I'll keep that in mind. I've got a while before I set up my aquarium, heck I don't even have one yet. The shells at at my parents so when I go up there tommorrow I'll get them and a PH test from petsmart and see what they do. Should I go head and boil them first? Adn would that affect their color?


----------



## MediaHound (Jul 19, 2006)

Boiling them will clean them off, probably enhance the color before it would dull them out. But boiling them wont prevent any long term leaching of carbonates if thats your plan.


----------



## a0c8c (Sep 4, 2009)

I'm just concerned about sterilizing them. I'll have to run them in water a while to see if they leach too much. Hopefully they won't. If not, is there anyway of coating them in silicone?


----------



## softiegirl (Aug 3, 2009)

I put shells from north carolina into my tank and noticed after a few weeks that the tank was becoming cloudy and the ph went way up. I tried to wait it out but had to pull them as they kept on clouding the water. I kept a few in a glass to check it and sure enough, white cloudy water.

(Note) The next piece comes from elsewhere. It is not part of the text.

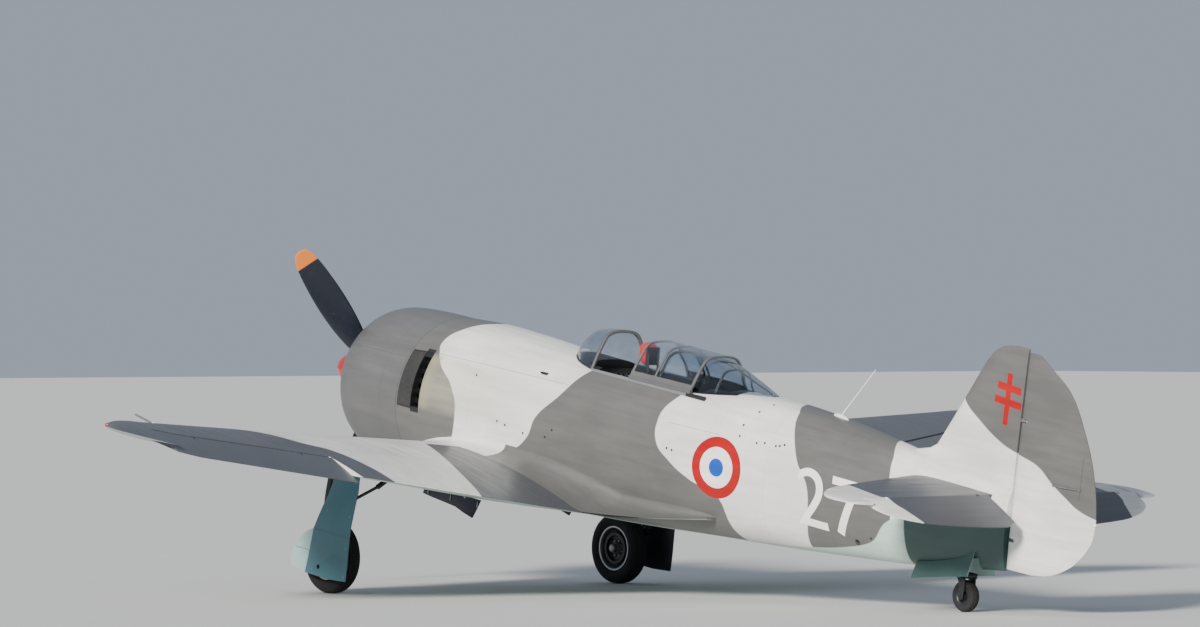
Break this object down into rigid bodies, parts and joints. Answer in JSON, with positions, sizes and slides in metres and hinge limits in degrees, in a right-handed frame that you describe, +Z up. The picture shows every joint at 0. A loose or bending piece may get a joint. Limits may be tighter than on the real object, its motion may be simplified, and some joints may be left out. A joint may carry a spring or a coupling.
{
  "type": "light aircraft",
  "caption": "Low-wing single-seat propeller aircraft with a radial engine cowl, sliding hood, fixed-down main legs and a steerable tail wheel.",
  "frame": {"origin": "centre of the bounding box on the ground", "axes": "+X towards the nose, +Y towards the left wing tip, +Z up from the ground; the aircraft stands on its three wheels"},
  "size_m": [8.3512, 9.2, 2.5904],
  "materials": {
    "paint_light": "satin light grey",
    "paint_dark": "satin mid grey",
    "paint_teal": "satin pale blue-green",
    "paint_navy": "dark blue-black primer",
    "paint_red": "gloss red",
    "blade": "satin black",
    "bare_metal": "satin",
    "steel": "satin",
    "engine_metal": "dull",
    "tyre": "worn",
    "glass": "clear",
    "black_plastic": "matt",
    "cushion": "matt red",
    "seat_metal": "matt grey",
    "white_plastic": "gloss white"
  },
  "bodies": {
    "airframe": {"cowl": "paint_dark", "engine": "engine_metal", "fuselage_forward": "paint_light", "fuselage_centre": "paint_light", "fuselage_rear": "paint_light", "tail_cone": "paint_light", "wing_left": "paint_dark", "wing_right": "paint_dark", "fin": "paint_light", "stabiliser_left": "paint_dark", "stabiliser_right": "paint_dark", "windscreen_glass": "glass", "windscreen_frame": "paint_dark", "rear_frame": "paint_dark", "rear_glass": "glass", "cockpit_floor": "seat_metal", "instrument_panel": "black_plastic", "seat": "seat_metal", "headrest": "cushion", "control_stick": "black_plastic", "leg_left": "steel", "leg_right": "steel", "leg_door_left": "paint_teal", "leg_door_right": "paint_teal", "tail_leg": "steel", "tail_door_left": "paint_teal", "tail_door_right": "paint_teal", "pitot": "bare_metal", "antenna": "white_plastic"},
    "propeller": {"propeller": "blade", "spinner": "paint_red"},
    "wheel_left": {"tyre_left": "tyre", "rim_left": "bare_metal"},
    "wheel_right": {"tyre_right": "tyre", "rim_right": "bare_metal"},
    "tail_fork": {"tail_fork": "steel"},
    "tail_wheel": {"tail_wheel": "tyre"},
    "rudder": {"rudder": "paint_light"},
    "elevator_left": {"elevator_left": "paint_dark"},
    "elevator_right": {"elevator_right": "paint_dark"},
    "aileron_left": {"aileron_left": "paint_dark"},
    "aileron_right": {"aileron_right": "paint_dark"},
    "flap_left": {"flap_left": "paint_light"},
    "flap_right": {"flap_right": "paint_light"},
    "hood": {"hood_frame": "paint_dark", "hood_glass_front": "glass", "hood_glass_rear": "glass"},
    "inner_door_left": {"inner_door_left": "paint_navy"},
    "inner_door_right": {"inner_door_right": "paint_navy"}
  },
  "joints": [
    {"name": "propeller_spin", "type": "hinge", "parent": "airframe", "child": "propeller", "pos_m": [3.73052, 0, 1.621], "axis": [0.9877, 0, 0.1564], "continuous": true},
    {"name": "wheel_left_spin", "type": "hinge", "parent": "airframe", "child": "wheel_left", "pos_m": [2.4953, 1.42, 0.275], "axis": [0, 1, 0], "continuous": true},
    {"name": "wheel_right_spin", "type": "hinge", "parent": "airframe", "child": "wheel_right", "pos_m": [2.4953, -1.42, 0.275], "axis": [0, 1, 0], "continuous": true},
    {"name": "tail_steer", "type": "hinge", "parent": "airframe", "child": "tail_fork", "pos_m": [-2.84094, 0, 0.2958], "axis": [-0.1564, 0, 0.9877], "range_deg": [-20, 20]},
    {"name": "tail_wheel_spin", "type": "hinge", "parent": "tail_fork", "child": "tail_wheel", "pos_m": [-2.8827, 0, 0.112], "axis": [0, 1, 0], "continuous": true},
    {"name": "rudder_hinge", "type": "hinge", "parent": "airframe", "child": "rudder", "pos_m": [-3.41295, 0, 0.79333], "axis": [-0.1564, 0, 0.9877], "range_deg": [-25, 25]},
    {"name": "elevator_left_hinge", "type": "hinge", "parent": "airframe", "child": "elevator_left", "pos_m": [-3.25336, 0.7, 0.80848], "axis": [0, 1, 0], "range_deg": [-3, 45]},
    {"name": "elevator_right_hinge", "type": "hinge", "parent": "airframe", "child": "elevator_right", "pos_m": [-3.25336, -0.7, 0.80848], "axis": [0, 1, 0], "range_deg": [-3, 45]},
    {"name": "aileron_left_hinge", "type": "hinge", "parent": "airframe", "child": "aileron_left", "pos_m": [0.94141, 3.344, 1.10022], "axis": [0.1001, 0.9841, 0.1468], "range_deg": [-12, 24]},
    {"name": "aileron_right_hinge", "type": "hinge", "parent": "airframe", "child": "aileron_right", "pos_m": [0.94141, -3.344, 1.10022], "axis": [-0.1001, 0.9841, -0.1468], "range_deg": [-24, 12]},
    {"name": "flap_left_hinge", "type": "hinge", "parent": "airframe", "child": "flap_left", "pos_m": [0.86516, 1.68, 0.81088], "axis": [0.0614, 0.9867, 0.1507], "range_deg": [-45, 0]},
    {"name": "flap_right_hinge", "type": "hinge", "parent": "airframe", "child": "flap_right", "pos_m": [0.86516, -1.68, 0.81088], "axis": [-0.0614, 0.9867, -0.1507], "range_deg": [-45, 0]},
    {"name": "hood_slide", "type": "slide", "parent": "airframe", "child": "hood", "axis": [0.9877, 0, 0.1564], "range_m": [-0.2, 0.43]},
    {"name": "inner_door_left_hinge", "type": "hinge", "parent": "airframe", "child": "inner_door_left", "pos_m": [2.24383, 0.479, 0.74768], "axis": [0.9877, 0, 0.1564], "range_deg": [0, 84]},
    {"name": "inner_door_right_hinge", "type": "hinge", "parent": "airframe", "child": "inner_door_right", "pos_m": [2.24383, -0.479, 0.74768], "axis": [0.9877, 0, 0.1564], "range_deg": [-84, 0]}
  ],
  "couplings": [
    {"joint": "elevator_right_hinge", "follows": "elevator_left_hinge", "ratio": 1},
    {"joint": "aileron_right_hinge", "follows": "aileron_left_hinge", "ratio": -1},
    {"joint": "flap_right_hinge", "follows": "flap_left_hinge", "ratio": 1}
  ]
}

I dont recommend it personally.


----------



## Fishboydanny1 (Jun 13, 2008)

I thought that the more acidic the ph, the stronger ammonia gets..... anyways, have you decided what fish to stock this tank with? african mbuna would make a stunning display! also, you'll probably find a few babies hiding in the shells....


----------



## a0c8c (Sep 4, 2009)

I'm hoping since alot of them look petrified, an not like shells anymore that they'll be more like rocks and not leech as much or at all. I guess i'll just have to see.


----------